Direction: Write out, exactly as given, every line from the one holding "# Seam clip: a" to the one holding "obj.matrix_parent_inverse = Matrix.Identity(4)", including both.

Information shown:
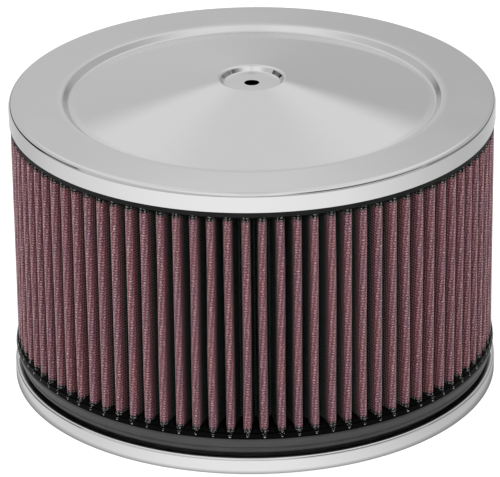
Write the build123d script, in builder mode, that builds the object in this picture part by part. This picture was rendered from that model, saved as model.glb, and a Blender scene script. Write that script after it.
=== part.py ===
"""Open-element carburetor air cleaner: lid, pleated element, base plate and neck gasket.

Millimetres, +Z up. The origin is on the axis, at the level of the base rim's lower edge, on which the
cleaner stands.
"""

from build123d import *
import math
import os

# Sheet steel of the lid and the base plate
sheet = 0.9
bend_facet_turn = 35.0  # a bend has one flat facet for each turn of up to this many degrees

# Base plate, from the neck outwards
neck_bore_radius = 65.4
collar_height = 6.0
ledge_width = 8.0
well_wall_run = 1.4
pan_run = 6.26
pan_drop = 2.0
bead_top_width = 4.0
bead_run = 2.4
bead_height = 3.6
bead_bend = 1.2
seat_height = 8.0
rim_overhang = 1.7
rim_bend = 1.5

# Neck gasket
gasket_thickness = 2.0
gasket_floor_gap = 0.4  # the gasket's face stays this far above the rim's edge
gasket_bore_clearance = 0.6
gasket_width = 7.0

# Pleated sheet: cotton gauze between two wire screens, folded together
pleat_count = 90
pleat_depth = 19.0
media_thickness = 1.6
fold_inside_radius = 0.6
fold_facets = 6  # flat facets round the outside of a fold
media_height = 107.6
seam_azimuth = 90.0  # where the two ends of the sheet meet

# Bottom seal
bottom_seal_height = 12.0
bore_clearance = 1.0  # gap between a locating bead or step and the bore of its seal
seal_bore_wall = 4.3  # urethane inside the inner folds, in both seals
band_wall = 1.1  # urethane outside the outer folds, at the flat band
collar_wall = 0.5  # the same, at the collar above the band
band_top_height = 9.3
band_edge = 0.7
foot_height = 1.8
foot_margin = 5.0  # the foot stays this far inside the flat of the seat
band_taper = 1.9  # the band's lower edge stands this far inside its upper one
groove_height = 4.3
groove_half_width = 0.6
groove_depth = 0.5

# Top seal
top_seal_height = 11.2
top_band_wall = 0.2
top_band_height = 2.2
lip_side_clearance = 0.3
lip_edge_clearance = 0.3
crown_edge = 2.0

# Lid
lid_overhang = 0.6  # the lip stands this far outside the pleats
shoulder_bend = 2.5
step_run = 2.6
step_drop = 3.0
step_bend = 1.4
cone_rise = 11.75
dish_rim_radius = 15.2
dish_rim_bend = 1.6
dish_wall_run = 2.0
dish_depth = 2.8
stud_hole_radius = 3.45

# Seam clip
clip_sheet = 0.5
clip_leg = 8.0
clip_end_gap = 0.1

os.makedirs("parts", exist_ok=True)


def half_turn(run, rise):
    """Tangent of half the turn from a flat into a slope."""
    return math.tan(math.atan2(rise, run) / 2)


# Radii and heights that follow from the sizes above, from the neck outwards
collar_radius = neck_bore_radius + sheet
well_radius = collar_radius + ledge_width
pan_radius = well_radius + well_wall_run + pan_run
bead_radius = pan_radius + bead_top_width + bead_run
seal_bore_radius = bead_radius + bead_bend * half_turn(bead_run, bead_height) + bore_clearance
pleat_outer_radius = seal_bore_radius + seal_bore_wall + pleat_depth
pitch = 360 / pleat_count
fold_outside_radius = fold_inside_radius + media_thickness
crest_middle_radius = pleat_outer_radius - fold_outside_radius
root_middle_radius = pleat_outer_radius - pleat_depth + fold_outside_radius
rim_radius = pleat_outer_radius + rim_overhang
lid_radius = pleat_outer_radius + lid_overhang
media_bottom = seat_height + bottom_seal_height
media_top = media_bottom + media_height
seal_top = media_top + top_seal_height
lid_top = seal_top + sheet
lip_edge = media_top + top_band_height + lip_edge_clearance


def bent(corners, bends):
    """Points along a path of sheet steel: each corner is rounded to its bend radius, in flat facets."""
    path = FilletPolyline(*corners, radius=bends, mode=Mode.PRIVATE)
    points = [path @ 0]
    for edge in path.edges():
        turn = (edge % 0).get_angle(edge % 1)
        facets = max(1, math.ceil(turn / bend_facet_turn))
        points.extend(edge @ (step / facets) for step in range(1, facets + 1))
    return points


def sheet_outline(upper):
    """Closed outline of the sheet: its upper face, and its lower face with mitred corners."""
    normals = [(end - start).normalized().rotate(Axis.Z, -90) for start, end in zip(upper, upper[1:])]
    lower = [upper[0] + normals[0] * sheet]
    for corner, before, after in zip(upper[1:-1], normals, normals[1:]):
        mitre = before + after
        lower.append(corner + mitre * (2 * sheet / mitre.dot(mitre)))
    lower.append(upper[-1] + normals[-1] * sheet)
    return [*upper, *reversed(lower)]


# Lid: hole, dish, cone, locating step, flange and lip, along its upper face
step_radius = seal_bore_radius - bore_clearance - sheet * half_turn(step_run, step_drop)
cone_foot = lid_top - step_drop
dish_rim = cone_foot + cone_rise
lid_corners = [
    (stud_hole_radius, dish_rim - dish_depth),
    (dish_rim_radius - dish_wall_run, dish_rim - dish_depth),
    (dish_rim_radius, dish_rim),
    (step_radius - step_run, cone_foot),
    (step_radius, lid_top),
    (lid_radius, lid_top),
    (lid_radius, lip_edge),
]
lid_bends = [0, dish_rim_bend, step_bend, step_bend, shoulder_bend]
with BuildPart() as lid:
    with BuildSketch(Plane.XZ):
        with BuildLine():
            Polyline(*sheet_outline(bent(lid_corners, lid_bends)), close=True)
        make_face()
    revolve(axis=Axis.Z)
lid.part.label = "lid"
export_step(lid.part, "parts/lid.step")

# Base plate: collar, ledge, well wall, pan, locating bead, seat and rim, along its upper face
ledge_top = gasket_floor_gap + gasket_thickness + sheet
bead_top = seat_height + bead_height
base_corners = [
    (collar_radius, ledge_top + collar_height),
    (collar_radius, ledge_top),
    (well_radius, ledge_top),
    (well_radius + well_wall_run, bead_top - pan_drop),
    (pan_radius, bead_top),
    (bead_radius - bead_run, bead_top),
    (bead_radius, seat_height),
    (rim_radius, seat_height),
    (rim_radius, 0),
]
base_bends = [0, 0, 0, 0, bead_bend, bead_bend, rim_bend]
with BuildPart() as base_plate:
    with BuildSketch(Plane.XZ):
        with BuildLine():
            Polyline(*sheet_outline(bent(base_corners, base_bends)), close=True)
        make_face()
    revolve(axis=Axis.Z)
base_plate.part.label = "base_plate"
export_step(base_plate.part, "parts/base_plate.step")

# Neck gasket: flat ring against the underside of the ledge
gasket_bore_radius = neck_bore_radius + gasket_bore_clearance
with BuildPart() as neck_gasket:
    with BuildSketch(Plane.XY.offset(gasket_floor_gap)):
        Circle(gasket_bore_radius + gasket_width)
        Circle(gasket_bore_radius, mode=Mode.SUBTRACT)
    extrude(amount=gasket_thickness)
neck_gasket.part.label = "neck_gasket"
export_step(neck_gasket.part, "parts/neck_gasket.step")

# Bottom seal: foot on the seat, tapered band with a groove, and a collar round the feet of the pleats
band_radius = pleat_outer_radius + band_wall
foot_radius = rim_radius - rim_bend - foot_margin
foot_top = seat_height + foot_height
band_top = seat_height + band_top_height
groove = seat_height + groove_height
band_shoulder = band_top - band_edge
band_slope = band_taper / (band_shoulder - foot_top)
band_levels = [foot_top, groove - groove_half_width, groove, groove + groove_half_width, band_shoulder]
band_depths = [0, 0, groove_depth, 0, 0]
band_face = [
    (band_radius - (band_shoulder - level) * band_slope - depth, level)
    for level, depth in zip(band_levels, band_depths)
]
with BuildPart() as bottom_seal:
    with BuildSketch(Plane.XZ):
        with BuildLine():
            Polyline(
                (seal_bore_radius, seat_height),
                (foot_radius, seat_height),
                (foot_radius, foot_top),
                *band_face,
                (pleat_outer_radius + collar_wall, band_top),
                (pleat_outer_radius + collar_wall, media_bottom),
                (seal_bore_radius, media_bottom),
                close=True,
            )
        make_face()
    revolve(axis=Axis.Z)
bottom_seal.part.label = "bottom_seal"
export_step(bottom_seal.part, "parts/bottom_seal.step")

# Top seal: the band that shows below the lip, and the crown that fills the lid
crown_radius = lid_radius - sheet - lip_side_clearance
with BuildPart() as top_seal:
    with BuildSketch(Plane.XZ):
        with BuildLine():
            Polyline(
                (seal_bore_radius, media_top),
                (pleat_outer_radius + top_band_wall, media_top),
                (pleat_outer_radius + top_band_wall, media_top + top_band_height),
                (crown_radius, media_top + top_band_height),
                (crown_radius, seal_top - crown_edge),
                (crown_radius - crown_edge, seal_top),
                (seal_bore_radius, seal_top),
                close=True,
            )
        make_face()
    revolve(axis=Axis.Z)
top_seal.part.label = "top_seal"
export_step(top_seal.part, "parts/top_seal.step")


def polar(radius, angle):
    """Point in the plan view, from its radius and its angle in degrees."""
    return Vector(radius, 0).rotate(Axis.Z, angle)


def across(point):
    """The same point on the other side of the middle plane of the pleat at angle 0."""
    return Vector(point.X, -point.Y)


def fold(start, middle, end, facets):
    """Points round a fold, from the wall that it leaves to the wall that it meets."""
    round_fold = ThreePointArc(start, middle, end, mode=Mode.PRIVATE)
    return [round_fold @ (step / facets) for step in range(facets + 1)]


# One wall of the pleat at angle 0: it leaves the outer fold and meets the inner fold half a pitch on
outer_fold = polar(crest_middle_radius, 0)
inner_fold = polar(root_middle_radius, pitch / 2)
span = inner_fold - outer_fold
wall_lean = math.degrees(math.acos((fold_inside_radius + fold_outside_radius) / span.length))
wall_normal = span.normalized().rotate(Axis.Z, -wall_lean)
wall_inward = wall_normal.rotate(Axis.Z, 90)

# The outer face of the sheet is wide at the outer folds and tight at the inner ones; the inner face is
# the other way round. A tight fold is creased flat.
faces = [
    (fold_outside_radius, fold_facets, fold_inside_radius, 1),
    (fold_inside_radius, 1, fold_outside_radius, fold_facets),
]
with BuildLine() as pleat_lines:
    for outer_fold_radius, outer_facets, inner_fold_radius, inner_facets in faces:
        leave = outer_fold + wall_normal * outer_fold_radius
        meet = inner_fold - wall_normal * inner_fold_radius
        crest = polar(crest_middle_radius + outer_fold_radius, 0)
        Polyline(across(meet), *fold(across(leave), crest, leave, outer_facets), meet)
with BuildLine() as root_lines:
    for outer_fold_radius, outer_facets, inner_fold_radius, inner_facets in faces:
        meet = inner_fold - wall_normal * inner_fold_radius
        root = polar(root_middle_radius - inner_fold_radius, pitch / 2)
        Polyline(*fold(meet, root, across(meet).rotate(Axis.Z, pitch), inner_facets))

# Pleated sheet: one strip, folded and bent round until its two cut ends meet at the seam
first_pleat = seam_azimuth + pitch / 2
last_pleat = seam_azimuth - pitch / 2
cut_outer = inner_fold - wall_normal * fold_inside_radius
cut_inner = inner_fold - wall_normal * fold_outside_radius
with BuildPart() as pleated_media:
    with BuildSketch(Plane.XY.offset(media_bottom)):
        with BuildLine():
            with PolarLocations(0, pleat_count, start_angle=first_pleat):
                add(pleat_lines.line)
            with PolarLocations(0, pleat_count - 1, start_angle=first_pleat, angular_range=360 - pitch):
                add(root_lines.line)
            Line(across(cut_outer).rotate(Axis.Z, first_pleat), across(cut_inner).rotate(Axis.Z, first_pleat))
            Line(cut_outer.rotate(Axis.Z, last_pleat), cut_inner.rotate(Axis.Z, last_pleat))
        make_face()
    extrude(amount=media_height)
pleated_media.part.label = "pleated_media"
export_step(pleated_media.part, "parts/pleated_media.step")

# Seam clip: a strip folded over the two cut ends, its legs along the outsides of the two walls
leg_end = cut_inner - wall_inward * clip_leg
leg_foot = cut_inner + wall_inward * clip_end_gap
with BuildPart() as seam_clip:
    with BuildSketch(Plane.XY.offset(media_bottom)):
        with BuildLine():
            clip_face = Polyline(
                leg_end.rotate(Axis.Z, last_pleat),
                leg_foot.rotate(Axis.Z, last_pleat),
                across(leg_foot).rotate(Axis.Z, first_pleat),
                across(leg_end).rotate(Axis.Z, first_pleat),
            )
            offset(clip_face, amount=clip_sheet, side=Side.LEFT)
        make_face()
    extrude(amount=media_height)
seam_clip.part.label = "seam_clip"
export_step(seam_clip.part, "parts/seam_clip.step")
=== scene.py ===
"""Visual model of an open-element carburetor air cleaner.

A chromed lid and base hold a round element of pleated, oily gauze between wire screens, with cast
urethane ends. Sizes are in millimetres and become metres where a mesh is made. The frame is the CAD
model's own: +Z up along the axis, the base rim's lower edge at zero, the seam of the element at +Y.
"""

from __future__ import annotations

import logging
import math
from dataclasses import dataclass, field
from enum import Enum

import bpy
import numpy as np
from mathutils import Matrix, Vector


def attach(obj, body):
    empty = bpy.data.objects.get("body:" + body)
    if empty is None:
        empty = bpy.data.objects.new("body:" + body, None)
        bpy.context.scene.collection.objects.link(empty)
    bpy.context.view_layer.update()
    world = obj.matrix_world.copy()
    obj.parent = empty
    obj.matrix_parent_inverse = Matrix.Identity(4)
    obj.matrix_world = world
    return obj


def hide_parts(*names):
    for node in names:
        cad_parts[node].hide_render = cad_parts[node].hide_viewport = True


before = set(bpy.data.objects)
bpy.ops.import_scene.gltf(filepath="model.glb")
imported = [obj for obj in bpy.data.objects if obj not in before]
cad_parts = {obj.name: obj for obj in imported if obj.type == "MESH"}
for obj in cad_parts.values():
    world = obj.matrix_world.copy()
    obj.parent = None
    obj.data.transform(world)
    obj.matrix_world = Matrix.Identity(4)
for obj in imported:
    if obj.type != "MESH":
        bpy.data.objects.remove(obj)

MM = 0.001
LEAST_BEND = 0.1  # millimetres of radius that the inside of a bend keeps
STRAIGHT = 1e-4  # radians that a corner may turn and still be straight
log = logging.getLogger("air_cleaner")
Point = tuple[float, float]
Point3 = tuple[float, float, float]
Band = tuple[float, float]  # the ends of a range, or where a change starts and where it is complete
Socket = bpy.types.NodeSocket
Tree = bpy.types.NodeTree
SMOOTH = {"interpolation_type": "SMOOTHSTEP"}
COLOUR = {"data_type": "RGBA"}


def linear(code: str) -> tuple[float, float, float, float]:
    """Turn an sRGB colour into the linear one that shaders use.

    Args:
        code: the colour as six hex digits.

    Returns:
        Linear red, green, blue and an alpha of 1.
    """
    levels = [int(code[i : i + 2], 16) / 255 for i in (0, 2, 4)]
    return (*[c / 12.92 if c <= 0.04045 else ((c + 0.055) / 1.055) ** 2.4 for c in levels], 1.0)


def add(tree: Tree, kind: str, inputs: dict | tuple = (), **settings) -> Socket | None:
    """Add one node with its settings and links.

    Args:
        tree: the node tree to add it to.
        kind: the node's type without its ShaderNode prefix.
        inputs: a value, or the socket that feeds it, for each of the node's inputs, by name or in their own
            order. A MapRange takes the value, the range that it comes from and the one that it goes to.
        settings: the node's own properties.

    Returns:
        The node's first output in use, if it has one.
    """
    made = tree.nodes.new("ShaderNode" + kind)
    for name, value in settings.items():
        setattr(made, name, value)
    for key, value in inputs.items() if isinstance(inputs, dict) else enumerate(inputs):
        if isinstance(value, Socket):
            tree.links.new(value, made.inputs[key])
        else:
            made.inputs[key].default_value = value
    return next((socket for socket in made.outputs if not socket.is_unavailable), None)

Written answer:
# Seam clip: a strip folded over the two cut ends, its legs along the outsides of the two walls
leg_end = cut_inner - wall_inward * clip_leg
leg_foot = cut_inner + wall_inward * clip_end_gap
with BuildPart() as seam_clip:
    with BuildSketch(Plane.XY.offset(media_bottom)):
        with BuildLine():
            clip_face = Polyline(
                leg_end.rotate(Axis.Z, last_pleat),
                leg_foot.rotate(Axis.Z, last_pleat),
                across(leg_foot).rotate(Axis.Z, first_pleat),
                across(leg_end).rotate(Axis.Z, first_pleat),
            )
            offset(clip_face, amount=clip_sheet, side=Side.LEFT)
        make_face()
    extrude(amount=media_height)
seam_clip.part.label = "seam_clip"
export_step(seam_clip.part, "parts/seam_clip.step")
=== scene.py ===
"""Visual model of an open-element carburetor air cleaner.

A chromed lid and base hold a round element of pleated, oily gauze between wire screens, with cast
urethane ends. Sizes are in millimetres and become metres where a mesh is made. The frame is the CAD
model's own: +Z up along the axis, the base rim's lower edge at zero, the seam of the element at +Y.
"""

from __future__ import annotations

import logging
import math
from dataclasses import dataclass, field
from enum import Enum

import bpy
import numpy as np
from mathutils import Matrix, Vector


def attach(obj, body):
    empty = bpy.data.objects.get("body:" + body)
    if empty is None:
        empty = bpy.data.objects.new("body:" + body, None)
        bpy.context.scene.collection.objects.link(empty)
    bpy.context.view_layer.update()
    world = obj.matrix_world.copy()
    obj.parent = empty
    obj.matrix_parent_inverse = Matrix.Identity(4)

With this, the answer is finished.